One way to avoid such difficulties might be to involve the U.S. or U.K. “We know there are a lot of people with American accents running [around] in civilian clothes [at the Ukrainian command],” one of the officers said.
Scholz’s government has sought to characterize the exchanges as the kind of war-gaming that the military officers are paid to conduct. The real scandal, Pistorius argued, was Putin’s “information war.”
“We’re dealing with a hybrid attack involving disinformation to divide us and undermine our unity,” Pistorius said on Sunday. “We shouldn’t fall for Putin’s trick.”

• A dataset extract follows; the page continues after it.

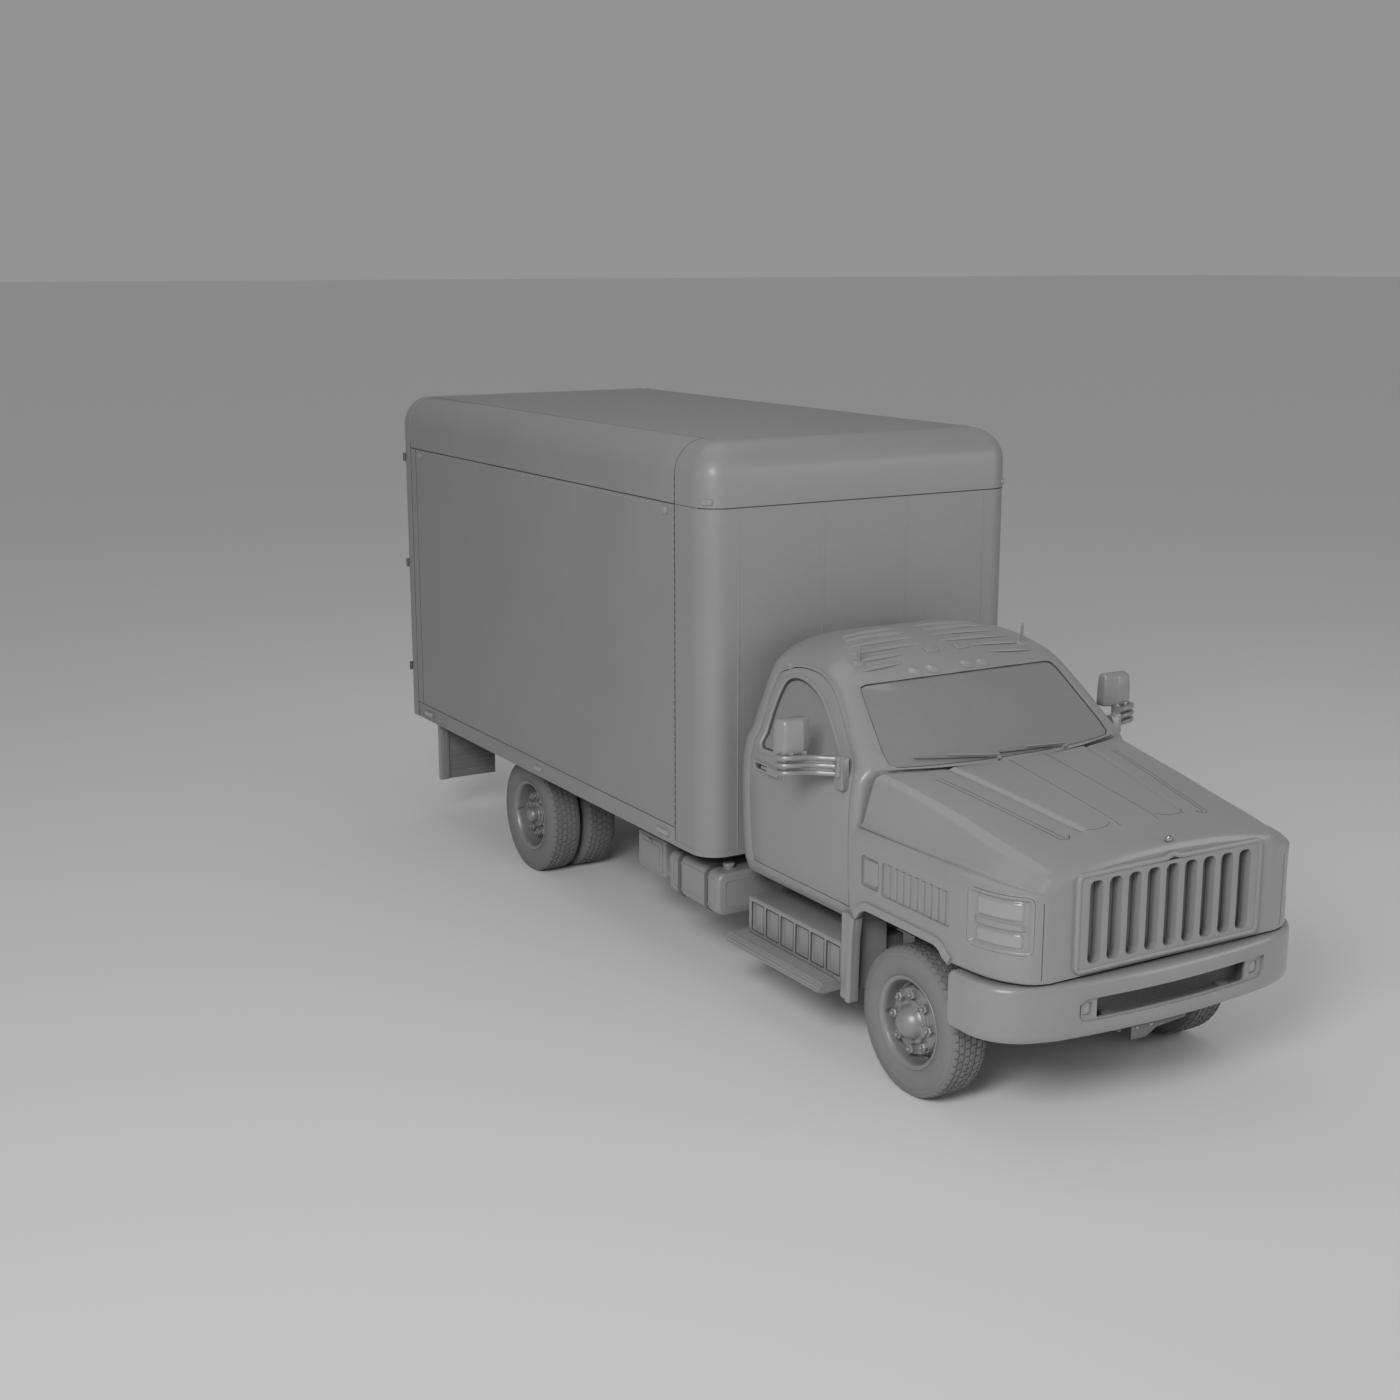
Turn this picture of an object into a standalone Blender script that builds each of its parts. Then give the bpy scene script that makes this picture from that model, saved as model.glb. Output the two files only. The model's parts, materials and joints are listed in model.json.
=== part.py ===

In truth, however, the Russian hack owed more to old-fashioned spycraft than disinformation. Yes, Putin may be using the recording to feed his propaganda machine at home, presenting it as more evidence that the West is out to get Russia. But Germany leaks like a sieve, and its counterintelligence defenses are in sore need of an overhaul.
The recording exposes the institutional frustration of Germany’s military and its bewilderment at the chancellor’s intransigence on sending cruise missiles | Jeon Heon-Kyun/EFE via EPA
Moreover, nothing the officers said on the call was manipulated.
That’s what makes the tape so powerful: It’s not “disinformation,” just uncensored information.
The recording exposes the institutional frustration of Germany’s military and its bewilderment at the chancellor’s intransigence on sending cruise missiles. Unfortunately for Ukraine, the release of the conversation has made it even more unlikely Kyiv will get the missiles, at least for now. Opposition politicians have signaled they may call for an investigation into the affair and of whether Scholz was candid about why he wouldn’t send the missiles. But that process could take weeks, if not months, and will do little to help Ukraine.
“Scholz has increasingly become a security risk for Europe,” said Roderich Kiesewetter, a Christian Democrat MP who leads his party on the Bundestag’s foreign affairs committee.
On Monday, Scholz, ignoring calls from his foreign minister to act, made it clear the leak had not changed his position.
“I’m the chancellor and that’s the way it is,” he said on a visit to southern Germany.
For Putin, it was mission accomplished.